A five-year-old Dundee girl has enjoyed her first day of school despite being given only a one in a million chance of survival when she was born.
Sarah Bhatti was born with a diaphragmatic hernia: a hole in the diaphragm that allows part of organs from the abdomen, such as the stomach, spleen and liver, to push up into the chest cavity near the lungs.
Her condition was so critical that she was given just a few hours to live but has now been given a clean bill of health and was able to join her new classmates in primary at Eastern Primary School in Broughty Ferry on Tuesday.
Doctors knew in advance that Sarah would be born with potentially fatal condition and so had arranged a plan for her delivery.
As soon as her mother Naz went into labour, she was rushed to Edinburgh by ambulance.
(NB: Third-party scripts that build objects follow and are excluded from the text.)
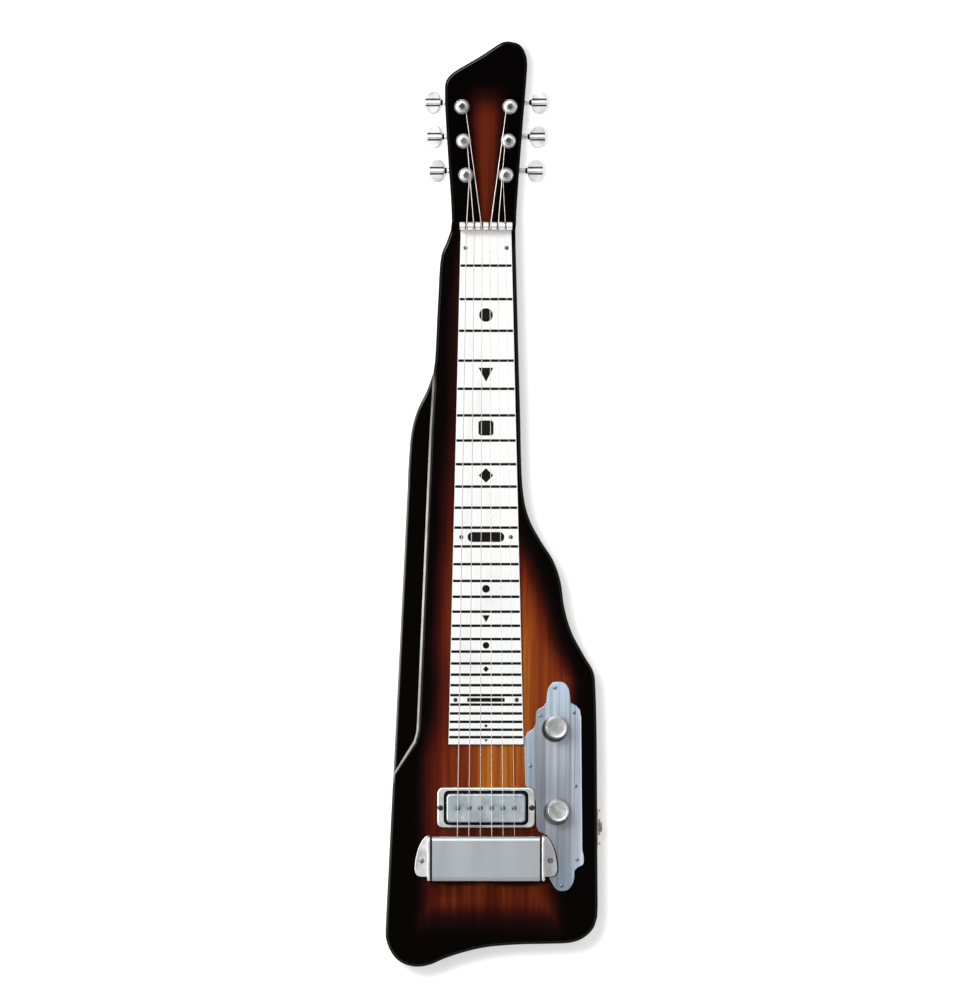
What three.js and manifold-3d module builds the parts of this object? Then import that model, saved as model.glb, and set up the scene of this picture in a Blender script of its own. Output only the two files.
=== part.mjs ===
import * as THREE from 'three';
import { mergeVertices } from 'three/addons/utils/BufferGeometryUtils.js';
import Module from 'manifold-3d';

// Lap steel guitar lying on its flat back, in millimetres.
// The origin is on the back, under the strings' centre line at the saddle.
// +Y runs along the strings to the head, +X to the treble side, +Z up out of the deck.

const wasm = await Module();
wasm.setup();

// Driving dimensions of the wooden body
const scaleLength = 571.5;
const bodyThickness = 44;
const tailLength = 94.3;
const bassReach = 90.9;
const plateMargin = 12.7;
const ledgeDrop = 12;
const edgeRadius = 2.5;
const headLength = 164.1;
const headWidth = 74.6;
const headThickness = 15;
const headDrop = 8;
const headOverlap = 20;

// Fretboard and nut
const boardNutWidth = 45.6;
const boardEndWidth = 67.8;
const boardThickness = 3;
const backingThickness = 1;
const lineMargin = 0.5;
const fretLineWidth = 2.4;
const lastFret = 29;
const nutWidth = 47.2;
const nutLength = 7;
const nutHeight = 13.6;
const nutFloorDrop = 1;
const nutChamfer = 1.6;

// Strings
const stringCount = 6;
const nutPitch = 7.1;
const saddlePitch = 10.45;
const thickestString = 0.91;
const gaugeShares = [0.42, 0.51, 0.62, 0.73, 0.84, 1];
const stringSides = 5;

// Tuning machines
const postRadius = 3;
const postWaist = 2.6;
const postRise = 13.5;
const postCap = 2.5;
const toothCount = 14;
const wheelRadius = 3.3;
const toothDepth = 0.5;
const wormRadius = 1.45;
const threadHeight = 0.5;
const wormTurns = 3;
const wheelThickness = 3;
const shaftRadius = 1.75;
const shaftDrop = 7;
const shaftReach = 19.4;
const bushingRadius = 5;
const bushingHexRadius = 6.4;
const bushingHexHeight = 2.6;
const washerRadius = 7.1;
const washerHeight = 0.8;
const housingWall = 1.6;
const housingDepth = 12.4;
const housingInner = 4.3;
const housingCorner = 2.2;
const collarLength = 9.9;
const collarRadius = 2.9;
const buttonLength = 14.5;
const buttonWidth = 21;
const buttonThickness = 3.6;
const buttonRound = 0.9;
const ribRadius = 2.65;
const ribMargin = 0.6;
const coilTurns = 2;
const coilGap = 0.45;
const coilSteps = 16;
const leadIn = 2.4;
const crossHoleRadius = 0.9;

// Pickup
const pickupShare = 0.0868;
const ringLength = 88;
const ringWidth = 36.5;
const ringHeight = 2.4;
const ringCorner = 5;
const windowLength = 76.4;
const windowWidth = 31;
const windowCorner = 4.5;
const coverLength = 71.8;
const coverWidth = 27;
const coverCorner = 4;
const coverRise = 9;
const coverWall = 0.8;
const coverRound = 1;
const flangeThickness = 1;
const flangeDrop = 1.2;
const flangeLip = 3.8;
const flangeLipWidth = 2.7;
const baseThickness = 1.2;
const bobbinLength = 68;
const bobbinWidth = 23.6;
const bobbinFlange = 1.2;
const bobbinHeight = 11;
const coreWidth = 6.4;
const keeperHeight = 3.2;
const keeperWidth = 3.4;
const magnetWidth = 7;
const poleHeadRadius = 2;
const poleHeadHeight = 0.9;
const poleShankRadius = 1.2;
const pocketDepth = 20;
const ringScrewInset = 2.7;

// Control plate, potentiometers and knobs
const plateLeft = 34.8;
const plateWidth = 53.6;
const plateLength = 189.2;
const plateBottom = -25.7;
const plateThickness = 1.6;
const potRadius = 8;
const potHeight = 9;
const potFloor = 1.5;
const bushRadius = 3.6;
const bushRise = 3.4;
const panelNutHeight = 2;
const panelNutRadius = 7.4;
const spindleRadius = 2.9;
const knobRadius = 10.8;
const knobLift = 0.9;
const knobHeight = 13;
const knobRecessRadius = 8;
const knobRecessHeight = 4.5;
const knobTop = 3;
const knobChamfer = 1.2;
const cavityMargin = 3;
const cavityCorner = 6;
const cavityFloor = 10;
const wireHoleRadius = 3;

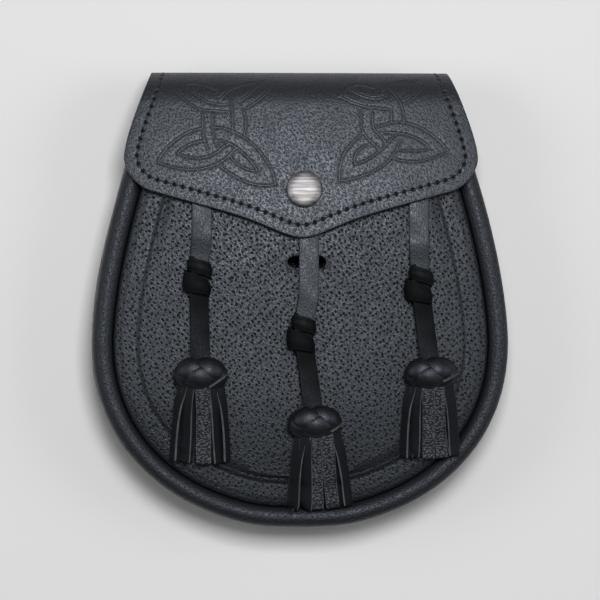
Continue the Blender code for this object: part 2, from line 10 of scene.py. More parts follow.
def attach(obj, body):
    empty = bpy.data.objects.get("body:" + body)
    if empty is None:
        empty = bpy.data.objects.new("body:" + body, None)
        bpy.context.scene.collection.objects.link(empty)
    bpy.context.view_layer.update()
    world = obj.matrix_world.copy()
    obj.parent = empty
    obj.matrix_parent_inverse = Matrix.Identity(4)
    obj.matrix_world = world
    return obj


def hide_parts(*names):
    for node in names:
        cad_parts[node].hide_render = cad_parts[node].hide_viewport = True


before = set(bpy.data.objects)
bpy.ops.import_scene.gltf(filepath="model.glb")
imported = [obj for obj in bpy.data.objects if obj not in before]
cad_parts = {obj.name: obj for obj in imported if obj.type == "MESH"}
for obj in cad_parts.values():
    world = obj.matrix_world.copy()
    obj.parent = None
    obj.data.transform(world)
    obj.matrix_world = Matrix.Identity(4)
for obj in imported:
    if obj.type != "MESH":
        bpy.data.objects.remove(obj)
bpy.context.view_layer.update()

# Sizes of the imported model, in metres
POUCH_WIDTH = 0.180
POUCH_LENGTH = 0.1965
WIDEST_SHARE = 0.41
TOP_WIDTH = 0.122
BOTTOM_FULLNESS = 2.13
BOTTOM_FLATNESS = 0.3  # extra fullness within the last few millimetres
TAPER_POWER = 1.6
BELLY_DEPTH = 0.036
MOUTH_FALL = 0.007
TOE_FALL = 0.003
FALL_START = 0.10
TOE_START = -0.40
MOUTH_DROP = 0.016
LEATHER = 0.002
SEAT_GAP = 0.0003
ROLL_WIDTH = 0.0092
BACK_ROLL_WIDTH = 0.0076
ROLL_CREST = 0.001
FLANGE = 0.0012
GUSSET_BULGE = 0.0007
SHOULDER_RADIUS = 0.0027
BACK_SHOULDER_RADIUS = 0.0024
CREASE_INSET = 0.0105
CREASE_WIDTH = 0.002
CREASE_STEP = 0.0007
FRONT_DOME = 0.003
DOME_REACH = 0.062
SLOT_WIDTH = 0.0165
SLOT_HEIGHT = 0.005
SLOT_X = 0.024
SLOT_Y = 0.165
FLAP_LEATHER = 0.0024
FLAP_WIDTH = 0.152
FLAP_TIP = 0.27
FLAP_EDGE_SLOPE = 0.28
FLAP_TIP_ROUNDING = 0.006
FLAP_LOBE_RISE = 0.0035
FLAP_LOBE_REACH = 0.017
FLAP_CORNER = 0.012
FLAP_SIDE_START = 0.61
FLAP_SIDE_LEAN = 0.44
FLAP_SIDE_EASE = 0.016
FLAP_CROWN_POWER = 2.6
FLAP_BACK_REACH = 0.012
FOLD_ABOVE_MOUTH = 0.001
SNAP_X = 0.0009
SNAP_Y = 0.48
SNAP_CAP_RADIUS = 0.00785
SNAP_CAP_HEIGHT = 0.0034
SNAP_FLANGE_RADIUS = 0.0055
STRAP_WIDTH = 0.0086
STRAP_LEATHER = 0.0018
KNOT_WIDTH = 0.0130
KNOT_LENGTH = 0.0160
KNOT_THICKNESS = 0.0080
KNOB_WIDTH = 0.0236
KNOB_LENGTH = 0.0148
KNOB_THICKNESS = 0.0130
LOOP_LEATHER = 0.002
LOOP_ROOM = 0.005
LOOP_CLEAR = 0.038
LOOP_RAMP = 0.006
LOOP_TAB = 0.008
LOOP_WIDTH = 0.020
LOOP_SPREAD = 0.45
LOOP_BELOW_FLAP = 0.002

# Sizes of what only this scene has, in metres
BUCKLE_DEPTH = 0.00022
STRIP_THICKNESS = 0.0009
WRAP_THICKNESS = 0.0017
FLAP_THREAD = 0.00030
LOOP_THREAD = 0.00032
MERGE_DISTANCE = 0.00001

ROLL_RADIUS = (ROLL_WIDTH - GUSSET_BULGE) / 2
BACK_ROLL_RADIUS = (BACK_ROLL_WIDTH - GUSSET_BULGE) / 2
HALF_WIDTH = POUCH_WIDTH / 2
HALF_LENGTH = POUCH_LENGTH / 2
WIDEST_Y = -HALF_LENGTH + WIDEST_SHARE * POUCH_LENGTH
MOUTH_Y = HALF_LENGTH - MOUTH_DROP
FOLD_Y = MOUTH_Y + FOLD_ABOVE_MOUTH
FLAP_BACK_Y = FOLD_Y - FLAP_BACK_REACH
LOOP_STAND = LOOP_LEATHER + LOOP_ROOM + SEAT_GAP
LOOP_HALF = LOOP_CLEAR / 2 + LOOP_RAMP + LOOP_TAB
LOOP_Y = FLAP_BACK_Y - LOOP_BELOW_FLAP - LOOP_HALF
SAG_START = -0.62 * HALF_LENGTH
SAG_END = LOOP_Y - LOOP_HALF - 0.004
FLAP_CLEAR = STRAP_LEATHER + 3 * SEAT_GAP

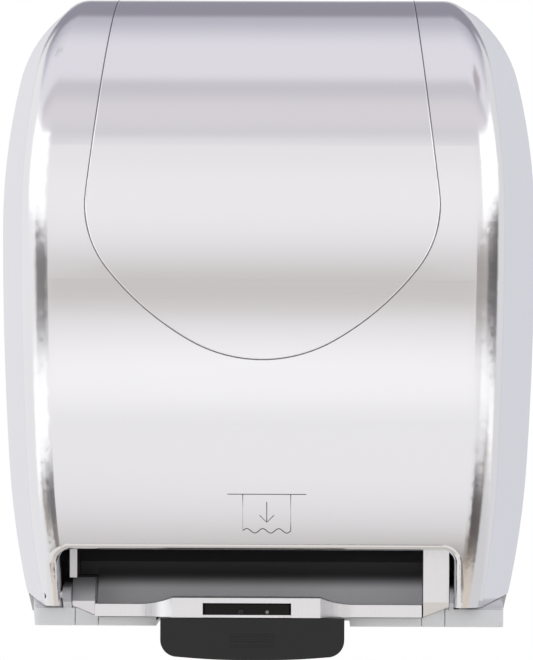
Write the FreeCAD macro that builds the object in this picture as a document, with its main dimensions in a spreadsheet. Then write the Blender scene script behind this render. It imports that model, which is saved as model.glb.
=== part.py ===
"""Automatic roll towel dispenser, wall mounted, with a push lever as its manual drive.

Frame, in millimetres: X to the viewer's right, Y into the wall, Z up. The origin is the centre of
the four wall screw holes on the back plane, so the whole object lies at Y below 0.
"""
import FreeCAD
import Part
import Sketcher
import math
import os
import re

Vector = FreeCAD.Vector
Rotation = FreeCAD.Rotation

# Driving dimensions
SIZES = {
    # case, seen from the front
    "half_width": 165, "case_depth": 231, "case_top": 199, "belly_height": 63,
    "upper_bow": 390, "lower_bow": 2300, "chin_bow": 540, "chin_start": -81,
    "corner_bow": 76, "corner_turn": 13.5, "corner_rise": 8, "flare": 25,
    # case, seen from the side
    "crown_height": 30, "face_bow": 450, "lower_face_bow": 700, "shoulder_bow": 110,
    "rim_depth": 30, "cover_foot": -162.3, "wall": 2.5, "edge_round": 17,
    # rear housing
    "rear_step": 0.6, "back_wall": 3, "screw_span_across": 178, "screw_span_up": 240,
    "screw_hole": 5.5, "screw_boss": 16, "boss_height": 3, "rib_height": 8, "rib_wall": 2,
    "rib_place": 60, "rib_low": -95, "rib_high": 185,
    # base tray
    "base_bottom": -174.2, "base_top": -163.8, "tray_left": -134, "tray_right": 142,
    "tray_rear_half": 145, "tray_lip": 5, "tray_corner": 4, "apron_top": -169.1,
    "notch_left": -62.6, "notch_right": 50.4, "notch_slant": 1.5, "facet_left": -110.3,
    "facet_right": 107.6, "facet_width": 13.7, "facet_rise": 5.8, "groove": 0.6, "groove_depth": 2,
    # throat and the flush panel of the cover
    "throat_left": -119.4, "throat_right": 113, "throat_top": -128.4, "throat_corner": 7,
    "throat_lean": 2.5, "bead_wall": 5.5, "bead_depth": 14, "bead_round": 4.5, "seam_gap": 0.4,
    "panel_gap": 0.65, "panel_flange": 5, "panel_bottom": -16.9, "panel_nose_bow": 85,
    "panel_cheek_bow": 168, "panel_corner_bow": 60, "nose_turn": 30, "cheek_turn": 52,
    "rail_turn": 97, "panel_wall": 2, "panel_rear": -42,
    # cover hinge, lock and switch magnet
    "hinge_height": -155.5, "hinge_pin": 5, "bracket_nose": 4.5, "hinge_room": 8,
    "lock_depth": -52, "lock_across": 12, "plug_across": 8, "lock_bottom": 177.3, "bezel": 17,
    "bezel_wall": 0.8, "nut_height": 4, "cam_reach": 18, "cam_width": 8, "cam_wall": 3,
    "strike_left": 9, "strike_width": 8, "strike_wall": 2, "strike_rise": 6, "magnet_left": 60,
    "magnet_length": 10, "magnet_size": 5,
    # towel module
    "channel_left": -109.5, "channel_right": 94.8, "cheek_wall": 4.3, "cheek_top": -120,
    "pillar_width": 13.6, "pillar_foot": -159.4, "pillar_bend": -125, "hood_low": -100,
    "hood_top": -45, "module_top": -40, "skin": 1.5, "ledge_height": -146.1, "block_right": -98.8,
    "chute_wall": 2, "chute_top": -112, "chute_bend": -138, "chute_bow": 24.8, "fascia_wall": 2.5,
    "fascia_top": -58, "fascia_bottom": -122, "tear_left": -106, "tear_length": 196,
    "tear_top": -118, "tear_bottom": -129.5, "tear_wall": 0.8, "tear_pitch": 7, "tear_tooth": 3,
    "plate_wall": 2, "plate_drop": 8, "screw_head": 6, "head_height": 1.8,
    # lip with the sensor
    "lip_left": -98.3, "lip_right": 93.9, "lip_bottom": -168.3, "lip_side_top": -161,
    "lip_nose_top": -156.8, "nose_left": -52.6, "nose_right": 34.4, "ramp": 19.6, "lip_wall": 2,
    "recess_left": -34.6, "recess_right": 17.3, "recess_bottom": -167.2, "recess_top": -159.8,
    "recess_depth": 1, "window_wall": 1.5, "lens_across": -12.1, "led_across": 3.2,
    "lens_height": -165, "lens_size": 4.2, "led_size": 2,
    # feed drive
    "feed_height": -85, "feed_shaft_across": 10, "sleeve_across": 34, "sleeve_length": 26,
    "sleeve_first": -91, "sleeve_pitch": 36, "sleeve_last": 73, "bush_across": 16,
    "bush_flange": 20, "bush_rim": 2, "gear_module": 1, "tooth_share": 0.4, "gear_face": 4.5,
    "gear_gap": 1, "gear_start": 97.3, "idler_turn": 26.8, "pinion_turn": 25.9,
    "idler_pin_across": 4, "idler_hub": 11, "motor_shaft": 3, "motor_across": 28,
    "motor_length": 38, "motor_boss": 12, "motor_cap": 3, "running_fit": 0.05, "gap": 0.3,
    # pinch rollers
    "pinch_across": 16, "pinch_shaft": 5, "pinch_length": 18, "carriage_height": -56,
    "carriage_shaft_across": 4, "carriage_left": -107, "carriage_right": 89.5, "carriage_wall": 2,
    "carriage_foot": -92, "ear_wall": 3, "knuckle_length": 20, "knuckle_across": 8,
    # push lever
    "lever_boss": 14, "lever_shaft_across": 6, "clutch_low": 41.5, "clutch_wall": 5,
    "clutch_hub": 16, "lever_left": -59.5, "lever_right": 48.5, "paddle_top": -168.7,
    "lever_bottom": -193.5, "paddle_wall": 3, "paddle_rim": 9, "paddle_corner": 10,
    "paddle_bow": 485, "web_top": -169, "web_wall": 3, "arm_low": -56, "arm_wall": 5,
    "arm_foot": 14, "arm_head": 12, "tail_reach": 22, "tail_drop": 6, "spring_across": 7,
    "spring_wire": 1, "spring_turns": 5,
    # roll holder
    "roll_depth": -118, "roll_height": 75, "arm_thick": 3.5, "arm_left": -118, "arm_right": 103.5,
    "hub_across": 38, "hub_end": 32, "hub_flange": 48, "hub_flange_wall": 3, "hub_length": 12,
    "arm_pin": 12, "arm_root": 43.4, "arm_tip": 30, "arm_window": 18, "arm_hinge_depth": -14,
    "arm_hinge_pin": 5, "arm_knuckle": 10, "lug_wall": 4, "lug_edge": 1,
    # batteries
    "box_left": -95, "box_right": 35, "box_front": -77, "box_height": 40, "box_wall": 2,
    "cell_across": 33.2, "cell_length": 61.5, "cell_gap": 0.8, "contact_wall": 0.6,
    "door_wall": 2.5, "door_pin": 3, "door_knuckle": 5, "door_hinge_depth": -9,
    # controls
    "control_left": 38, "control_right": 92, "control_bottom": -118, "control_top": -66,
    "control_wall": 2, "control_round": 3, "board_wall": 1.6, "button_across": 12,
    "button_rise": 2.5, "button_rim": 1, "button_place": 52, "button_height": -92,
    "switch_place": 74, "switch_travel": 3, "switch_width": 5, "switch_height": 4,
    "switch_upper": -82, "switch_lower": -102, "slider_wall": 1.5,
}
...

However, that was just the start of Sarah’s journey.
She was then taken to Royal Hospital for Sick Children’s in Glasgow (Yorkhill) for an operation to repair her internal organs.
Even after coming through that, doctors were unsure she would survive, with one even telling her distraught parents there was only a one in a million chance Sarah would recover.
The family spent months shuttling between their home in Brook Street, Broughty Ferry, and Glasgow to check on their daughter’s progress and watched in amazement as her health continued to improve.
When she became strong enough, she was transferred to Ninewells and finally allowed back to her family home.
She required oxygen until just before she was one year old when, to the surprise of doctors, she was able to survive without it.
Now, four years later, she has started primary school a day her father Mohammed admitted he feared he would never see.
Mohammed said his youngest daughter had been so excited about starting school that he was up at 6am.
He said: “It has been a double celebration for us. It has been the end of Ramadan and then Sarah starting school.
“This is a great day for us. Every time something went wrong or we had to take Sarah back to Ninewells, we wondered if we would get to see this.
“Sarah has been a really brave girl.”
Sarah joined her nine-year-old sister Zarah at Eastern Primary while her older sister Aishah, 13, and brother Tahir, 12, both attend Grove Academy.
Mohammed thanked the medical staff at Ninewells Hospital who have looked after Sarah since she was born.
He has also written letters to Prime Minister David Cameron and the Queen about his daughter’s first day at school and received responses from 10 Downing Street and the Queen’s Lady-In-Waiting.